Bank Group Participates in Discussions on Greenbelt
The Bank Group participated in a two-day meeting of experts and the ministerial conference on the great greenbelt and the inland basin project, which took place from February 12-13, 2008, in Saly Portudal, Senegal. The great greenbelt is an initiative of the Community of Sahel-Saharan States (CEN-SAD) that has been endorsed by the African Union and it is part of NEPAD’s environment action plan. The initiative is a 15 Km wide greenbelt stretching from Dakar to Djibouti and it contains wildlife that has been chosen for its ability to adapt to draught and can serve the region’s economic interest. Besides its wildlife units that are capable of developing production systems, the initiative also includes a network of inland basins and other basic social infrastructure.
The meeting aimed at identifying the greenbelt path and defining its structure and components, especially the fauna and flora. It also examined the role of the inland basins in the implementation of the Great Greenbelt, examined the terms of reference for the design of the greenbelt project document, and estimated the project cost and financing modalities.
Speaking during the event, Bank Group Resident Representative in Senegal, Mohamed H’Midouche, said that it was time "to consider poverty and desert encroachment as a single scourge." He added that "it was not enough to think of resolving the issue of the region’s vulnerability by attacking the symptoms which include famine, low household income and rural exodus, but rather striking at the roots of the problem, which is a lack of adequate management of water resources."
The two day deliberations ended with the adoption of a report and a resolution by experts. Wednesday’s ministerial meeting was chaired by Senegalese President, Abdoulaye Wade, who is also the coordinator of the NEPAD environment component. The countries involved with the greenbelt project include Senegal, Mauritania, Mali, Burkina Faso, Niger, Nigeria, Chad, Sudan, Ethiopia, Eritrea and Djibouti.

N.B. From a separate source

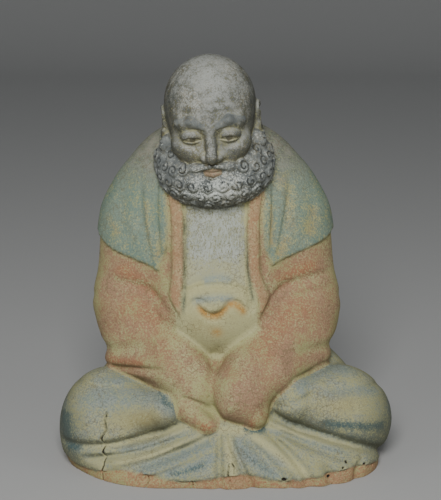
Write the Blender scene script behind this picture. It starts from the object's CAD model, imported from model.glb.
import math

import bmesh
import bpy
import numpy as np
from mathutils import Euler, Matrix, Vector


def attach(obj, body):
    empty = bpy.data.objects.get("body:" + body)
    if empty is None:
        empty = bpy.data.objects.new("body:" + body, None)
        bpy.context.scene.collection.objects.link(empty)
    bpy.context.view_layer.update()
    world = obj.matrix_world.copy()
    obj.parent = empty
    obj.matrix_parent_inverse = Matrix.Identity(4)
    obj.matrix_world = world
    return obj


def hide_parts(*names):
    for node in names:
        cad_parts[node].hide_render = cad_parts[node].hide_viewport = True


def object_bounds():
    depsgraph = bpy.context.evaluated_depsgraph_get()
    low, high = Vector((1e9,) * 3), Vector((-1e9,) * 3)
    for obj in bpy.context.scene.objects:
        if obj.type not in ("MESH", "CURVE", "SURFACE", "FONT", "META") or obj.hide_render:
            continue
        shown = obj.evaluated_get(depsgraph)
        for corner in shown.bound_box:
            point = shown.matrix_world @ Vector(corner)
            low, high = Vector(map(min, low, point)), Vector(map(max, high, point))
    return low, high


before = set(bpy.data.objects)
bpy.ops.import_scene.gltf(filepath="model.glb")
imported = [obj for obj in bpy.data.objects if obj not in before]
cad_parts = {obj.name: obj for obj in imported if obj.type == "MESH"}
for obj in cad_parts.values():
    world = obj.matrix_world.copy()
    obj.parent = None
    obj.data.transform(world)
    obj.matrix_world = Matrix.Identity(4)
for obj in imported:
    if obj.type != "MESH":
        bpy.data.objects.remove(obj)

cad_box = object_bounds()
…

The event brought together representatives of African and European countries, as well as experts of international organizations such as the African Union, FAO, the Permanent Interstate Committee for drought control in the Sahel (CILSS), the EU, Sahara and Sahel Observatory (SSO), the West African Economic and Monetary Union (WAEMU), UNDP, the Islamic Development Bank (IsDB), the World Conservation Union (IUCN) and the Community of Sahel-Saharan States (CEN-SAD).